**TASK STATEMENT**
The exercise asks for every line of the data to be reproduced exactly.
## begin RAW DATA
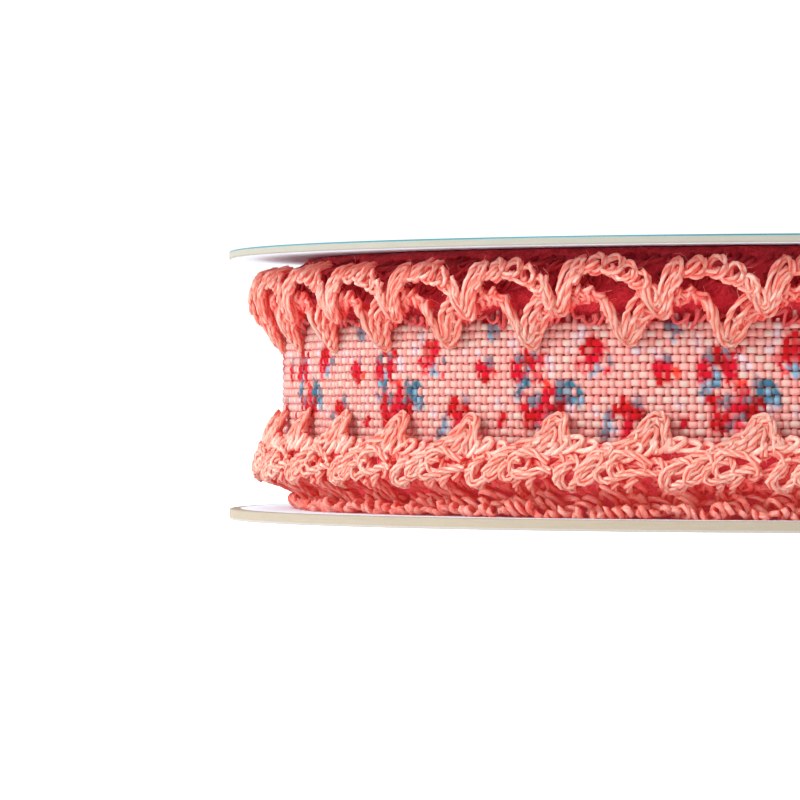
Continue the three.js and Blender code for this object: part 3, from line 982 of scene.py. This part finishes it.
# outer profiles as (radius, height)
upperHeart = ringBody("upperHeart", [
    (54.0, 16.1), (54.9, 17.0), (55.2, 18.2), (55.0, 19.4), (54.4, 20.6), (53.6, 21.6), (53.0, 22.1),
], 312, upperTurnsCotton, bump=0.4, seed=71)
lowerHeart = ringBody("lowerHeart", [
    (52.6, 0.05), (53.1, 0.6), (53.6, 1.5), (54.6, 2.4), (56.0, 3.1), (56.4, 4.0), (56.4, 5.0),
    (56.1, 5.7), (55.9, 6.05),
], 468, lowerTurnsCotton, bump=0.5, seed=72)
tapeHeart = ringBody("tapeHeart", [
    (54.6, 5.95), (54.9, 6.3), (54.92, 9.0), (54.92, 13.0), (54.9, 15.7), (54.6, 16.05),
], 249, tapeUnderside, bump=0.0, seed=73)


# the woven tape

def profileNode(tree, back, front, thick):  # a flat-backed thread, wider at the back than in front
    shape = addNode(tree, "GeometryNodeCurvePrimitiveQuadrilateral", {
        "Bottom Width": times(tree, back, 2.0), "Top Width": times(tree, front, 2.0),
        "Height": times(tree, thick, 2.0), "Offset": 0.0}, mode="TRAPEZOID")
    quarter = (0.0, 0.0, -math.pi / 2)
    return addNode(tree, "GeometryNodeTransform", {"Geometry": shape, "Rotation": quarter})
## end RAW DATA
**EXERCISE OUTPUT**
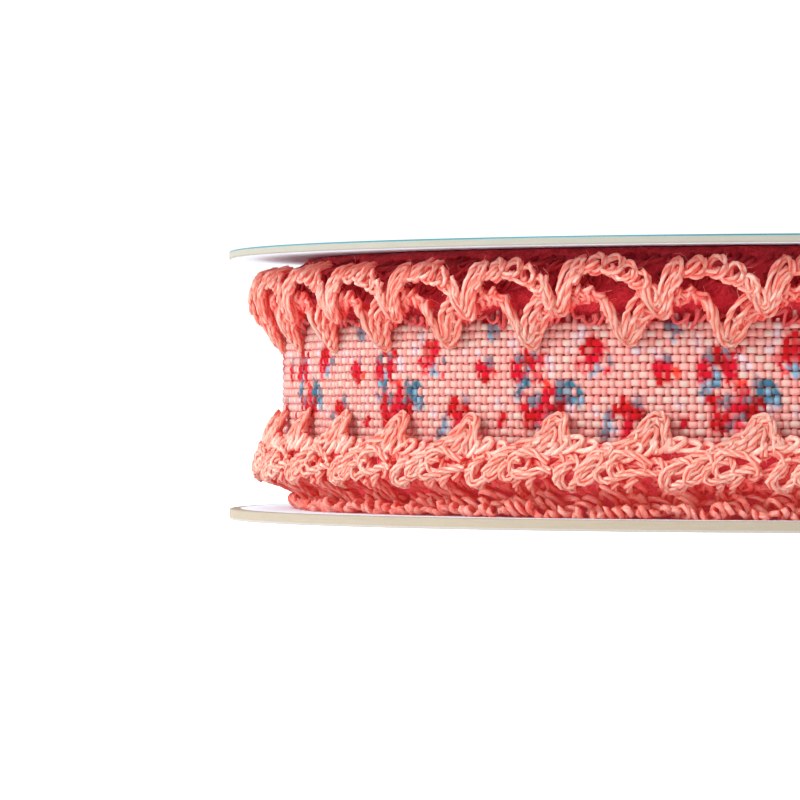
Continue the three.js and Blender code for this object: part 3, from line 982 of scene.py. This part finishes it.
# outer profiles as (radius, height)
upperHeart = ringBody("upperHeart", [
    (54.0, 16.1), (54.9, 17.0), (55.2, 18.2), (55.0, 19.4), (54.4, 20.6), (53.6, 21.6), (53.0, 22.1),
], 312, upperTurnsCotton, bump=0.4, seed=71)
lowerHeart = ringBody("lowerHeart", [
    (52.6, 0.05), (53.1, 0.6), (53.6, 1.5), (54.6, 2.4), (56.0, 3.1), (56.4, 4.0), (56.4, 5.0),
    (56.1, 5.7), (55.9, 6.05),
], 468, lowerTurnsCotton, bump=0.5, seed=72)
tapeHeart = ringBody("tapeHeart", [
    (54.6, 5.95), (54.9, 6.3), (54.92, 9.0), (54.92, 13.0), (54.9, 15.7), (54.6, 16.05),
], 249, tapeUnderside, bump=0.0, seed=73)


# the woven tape

def profileNode(tree, back, front, thick):  # a flat-backed thread, wider at the back than in front
    shape = addNode(tree, "GeometryNodeCurvePrimitiveQuadrilateral", {
        "Bottom Width": times(tree, back, 2.0), "Top Width": times(tree, front, 2.0),
        "Height": times(tree, thick, 2.0), "Offset": 0.0}, mode="TRAPEZOID")
    quarter = (0.0, 0.0, -math.pi / 2)
    return addNode(tree, "GeometryNodeTransform", {"Geometry": shape, "Rotation": quarter})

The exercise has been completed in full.